Perspective of a Global City

  • Advanced producer services production node: This is basically Sassen՚s original definition. I think this one remains particularly important. Because the skills are specialized and subject to clustering economics, the cities that concentrate in these functions have a Buffett-like “wide moat” sustainable competitive advantage in particular very high value activities. For cities with large concentrations of these, those cities can generate significantly above average economic output and incomes per worker.
  • Economic giants: Namely, this is a fairly simple but important view of that simply measures how big cities are on some metrics like GDP.

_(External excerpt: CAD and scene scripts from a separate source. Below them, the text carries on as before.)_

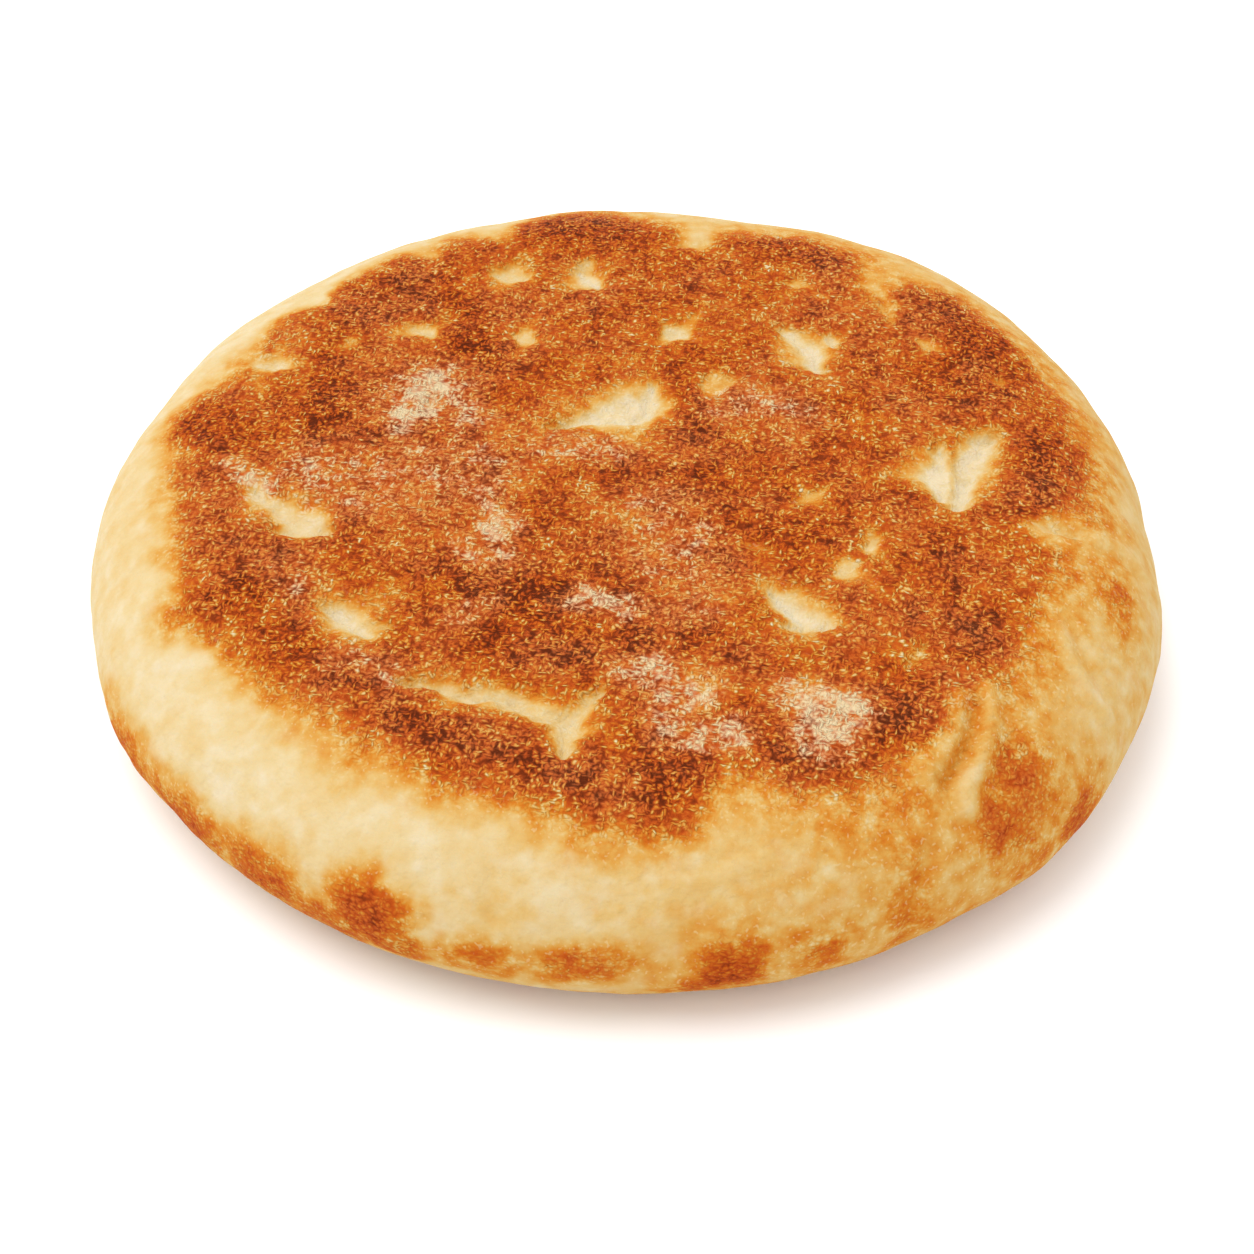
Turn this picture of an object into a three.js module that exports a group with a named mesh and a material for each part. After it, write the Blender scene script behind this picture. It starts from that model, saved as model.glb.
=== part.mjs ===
// A thick round pita bread, baked flat on a griddle: one piece of leavened dough.
//
// The loaf is a low cushion. Its top face is nearly level, where the dough was turned and pressed
// on the hot plate, and a full shoulder rolls down to the widest girth. Below the girth the heel
// curves in to the flat underside that the loaf rests on. Both faces are pitted where the dough
// shrank away from the plate between its bubbles.
//
// Millimetres, +Z up. The origin is under the middle of the loaf, on the surface it rests on.
import * as THREE from "three";
import { mergeVertices } from "three/addons/utils/BufferGeometryUtils.js";

// ---- Driving sizes ----
const RADIUS = 80; // mean radius of the girth
const THICKNESS = 30; // height of the middle of the top face
const GIRTH_HEIGHT = 12; // height at which the loaf is widest
const SHOULDER_REACH = 22; // from the rim of the top face out to the girth
const SHOULDER_FULLNESS = 2; // 2 is an ellipse, more is squarer
const HEEL_REACH = 16; // from the girth in to the edge of the flat underside
const CROWN = 1.2; // how much the middle of the loaf stands above an even slab

// Slow waves round the girth, which keep the hand-shaped round from being a circle.
// Each has so many peaks, rises so far above the mean radius, and peaks at a bearing in degrees.
const OUTLINE_WAVES = [
  { peaks: 2, rise: 0.55, bearing: 84 },
  { peaks: 3, rise: 0.5, bearing: 67 },
  { peaks: 4, rise: 0.55, bearing: 47 },
];

// Pits in a face. Each sinks round a line from one point to another, given as shares of the
// radius, so that a pit keeps its place on a larger or smaller loaf. A nearly round pit's line is short.
const TOP_PITS = [
  { from: [-0.12, 0.18], to: [-0.03, 0.21], reach: 10, depth: 1.6 },
  { from: [0.61, 0.02], to: [0.62, 0.11], reach: 8.5, depth: 2 },
  { from: [-0.68, -0.01], to: [-0.6, -0.11], reach: 7, depth: 1.4 },
  { from: [-0.5, -0.36], to: [-0.47, -0.36], reach: 8, depth: 1.6 },
  { from: [0.36, 0.42], to: [0.35, 0.45], reach: 8, depth: 1.5 },
  { from: [-0.22, 0.67], to: [-0.2, 0.67], reach: 7, depth: 1.3 },
  { from: [-0.08, 0.68], to: [-0.07, 0.69], reach: 7, depth: 1.3 },
  { from: [0.27, -0.31], to: [0.34, -0.36], reach: 7.5, depth: 1.6 },
  { from: [-0.34, -0.53], to: [-0.12, -0.58], reach: 6.5, depth: 2 },
  { from: [-0.11, -0.58], to: [-0.1, -0.7], reach: 6.5, depth: 1.8 },
];
const UNDERSIDE_PITS = [
  { from: [0.36, 0.16], to: [0.44, 0.1], reach: 11, depth: 1.4 },
  { from: [-0.22, 0.44], to: [-0.14, 0.5], reach: 10, depth: 1.5 },
  { from: [-0.46, -0.14], to: [-0.44, -0.2], reach: 12, depth: 1.6 },
  { from: [0.12, -0.5], to: [0.2, -0.48], reach: 10, depth: 1.3 },
];

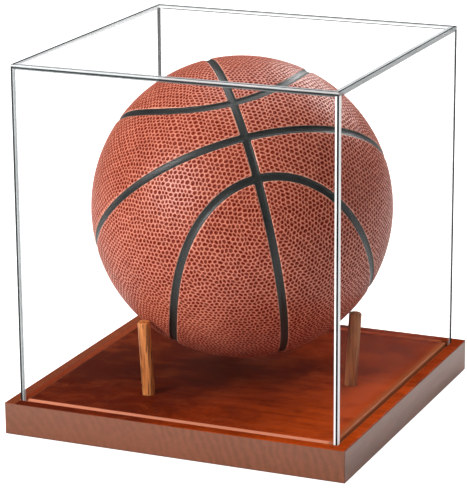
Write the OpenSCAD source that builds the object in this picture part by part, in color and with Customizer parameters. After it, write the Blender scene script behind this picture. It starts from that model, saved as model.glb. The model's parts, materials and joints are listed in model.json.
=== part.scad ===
// Basketball display case: a square wooden base with three leaning pegs, a lift-off clear acrylic cover
// that drops into a groove in the base, and a size 7 basketball that rests on the pegs.
// Millimetres. +Z is up, the front is -Y, and the origin is the centre of the surface it stands on.

/* [Base] */
// Width and depth of the square wooden base
base_w = 283; // [275:1:320]
// Thickness of the base
base_t = 25.5; // [20:0.5:40]
// Width of the flat rim outside the groove
rim_w = 9; // [6:0.5:9.5]
// Radius that eases the outer edges of the base
edge_r = 1; // [0.5:0.25:2]
// Width of the groove that the cover's walls drop into
groove_w = 4; // [3.8:0.1:5]
// Depth of the groove below the rim
groove_d = 4; // [3:0.5:6]
// Radius of the round edge of the raised field inside the groove
field_r = 1.6; // [0.5:0.1:2.5]

/* [Feet] */
// Diameter of the round foot pads
foot_d = 18; // [12:1:24]
// How far the foot pads stand proud of the underside
foot_proud = 1; // [0.5:0.1:2]
// How deep the foot pads are let into the underside
foot_inset = 1; // [0.5:0.1:2]
// Distance from the base's edge to the centre of a foot pad
foot_margin = 24; // [16:1:40]

/* [Pegs] */
// Diameter of the wooden pegs that hold the ball
peg_d = 10; // [8:0.5:12]
// Distance from the centre of the base to each peg, at the surface of the base
peg_ring_r = 92.4; // [88:0.1:96]
// How far the pegs lean outwards from upright, in degrees
peg_lean = 3.6; // [0:0.1:6]
// Radius of the rounded edge at the top of a peg
peg_round = 1.4; // [0.5:0.1:2]
// Depth of the blind holes that the pegs are glued into
peg_hole_depth = 15; // [10:1:18]
// Width of the bevel round the mouth of each hole
peg_hole_bevel = 0.6; // [0.2:0.1:1.2]

/* [Cover] */
// Height of the cover's top face above the base
cover_rise = 266.6; // [260:0.1:300]
// Thickness of the acrylic sheet
sheet_t = 3; // [2:0.5:3]

/* [Ball] */
// Diameter of the ball, a size 7 basketball
ball_d = 238.5; // [236:0.5:240]
// Gap between the base and the bottom of the ball
ball_rise = 17.1; // [10:0.1:20]
// Width of the channels between the ball's panels
channel_w = 6; // [4:0.5:8]
// How the ball is turned on its pegs, about X, then Y, then Z
ball_angles = [-73.9, 47.2, -43.6];

/* [Hidden] */
$fn = 96;

// Fits
peg_fit = 0.05;        // radial clearance of a peg in its hole
rest_gap = 0.15;       // the ball's clearance over the pegs, and the cover's over the groove's floor
cut = 1;               // how far a cutting shape runs past the face that it cuts

// Heights
underside_z = foot_proud;
top_z = underside_z + base_t;
cover_top_z = top_z + cover_rise;
ball_r = ball_d / 2;
ball_z = top_z + ball_rise + ball_r;

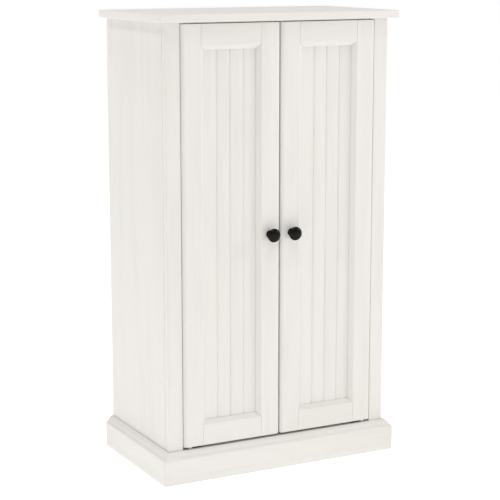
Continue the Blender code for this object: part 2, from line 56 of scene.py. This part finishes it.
# A wrapped shader socket, with the arithmetic that the finishes need
class Wire:
    def __init__(self, tree, socket):
        self.tree = tree
        self.socket = socket

    def node(self, kind, settings=None, **inputs):
        # adds any node: settings first, then values or links by socket name ("_" stands for a space) or by
        # socket number (n0, n1 and so on)
        made = self.tree.nodes.new(kind)
        for key, value in (settings or {}).items():
            if key == "stops":
                ramp = made.color_ramp
                while len(ramp.elements) > len(value):
                    ramp.elements.remove(ramp.elements[-1])
                for i, (place, tone) in enumerate(value):
                    stop = ramp.elements[i] if i < len(ramp.elements) else ramp.elements.new(place)
                    stop.position = place
                    stop.color = (*tone, 1)
            else:
                setattr(made, key, value)
        for key, value in inputs.items():
            name = key.replace("_", " ")
            numbered = name[0] == "n" and name[1:].isdigit()
            target = made.inputs[int(name[1:]) if numbered else name]
            if isinstance(value, Wire):
                self.tree.links.new(value.socket, target)
            else:
                target.default_value = value
        return made

    def out(self, kind, settings=None, result=0, **inputs):
        return Wire(self.tree, self.node(kind, settings, **inputs).outputs[result])

    def math(self, operation, other, swap=False):
        first, second = (other, self) if swap else (self, other)
        return self.out("ShaderNodeMath", {"operation": operation}, n0=first, n1=second)

    def __add__(self, other):
        return self.math("ADD", other)

    def __sub__(self, other):
        return self.math("SUBTRACT", other)

    def __rsub__(self, other):
        return self.math("SUBTRACT", other, True)

    def __mul__(self, other):
        return self.math("MULTIPLY", other)

    __radd__ = __add__
    __rmul__ = __mul__

    def ramp(self, *stops):
        # a colour for each place that the value passes
        return self.out("ShaderNodeValToRGB", {"stops": stops}, Fac=self)

    def fit(self, low, high, newLow=0.0, newHigh=1.0):
        # smooth step from newLow to newHigh as the value goes from low to high
        return self.out("ShaderNodeMapRange", {"interpolation_type": "SMOOTHSTEP"}, Value=self,
                        From_Min=low, From_Max=high, To_Min=newLow, To_Max=newHigh)

    def tint(self, other, factor):
        # mixes this colour with a plain one by a factor
        return self.out("ShaderNodeMix", {"data_type": "RGBA"}, 2, n0=factor, n6=self, n7=(*other, 1))


def finish(name, roughness=0.5, metallic=0.0, **constants):
    # an empty principled finish, with its constants on the sockets, and the object coordinates
    made = bpy.data.materials.new(name)
    made.use_nodes = True
    tree = made.node_tree
    shader = tree.nodes["Principled BSDF"]
    shader.inputs["Roughness"].default_value = roughness
    shader.inputs["Metallic"].default_value = metallic
    for key, value in constants.items():
        shader.inputs[key.replace("_", " ")].default_value = value
    where = Wire(tree, tree.nodes.new("ShaderNodeTexCoord").outputs["Object"])
    return made, shader, where


def plug(wire, shader, name):
    wire.tree.links.new(wire.socket, shader.inputs[name])


def stretched(where, along, size, across=1.0):
    # object coordinates scaled so that a pattern is drawn out along one axis
    scale = [size * across] * 3
    scale["XYZ".index(along)] = size
    return where.out("ShaderNodeMapping", None, Vector=where, Scale=scale)


def noise(vector, scale, detail=3.0, roughness=0.5, distortion=0.0):
    return vector.out("ShaderNodeTexNoise", None, Vector=vector, Scale=scale, Detail=detail,
                      Roughness=roughness, Distortion=distortion)


def emboss(height, shader, strength, distance):
    # bends the normal by a height
    bump = height.out("ShaderNodeBump", None, Height=height, Strength=strength, Distance=distance)
    plug(bump, shader, "Normal")


# Finishes

paintLook = {
    "body": (0.76, 0.737, 0.702),        # warm white brushed paint
    "cream": (0.745, 0.713, 0.662),      # where it lies thicker
    "cool": (0.745, 0.741, 0.724),       # where it lies thinner
    "shade": (0.665, 0.642, 0.605),      # along broad strokes of the brush
    "grainTone": (0.65, 0.624, 0.576),   # in the open grain
    "roughness": 0.42,
    "strokeHeight": 0.16,
    "grainHeight": 0.22,
}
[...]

  • International Gateway: Measures of the importance of a city in the international flows of people and goods. Examples would be the airport and cargo gateway figures.
  • Political and Cultural Hub: An important distinction should perhaps be made here between hubs that may be large but of primarily national or regional importance, and those of truly international significance. For example, there are many media hubs around the world, but few of them are home to outlets like the BBC that drive the global conversation.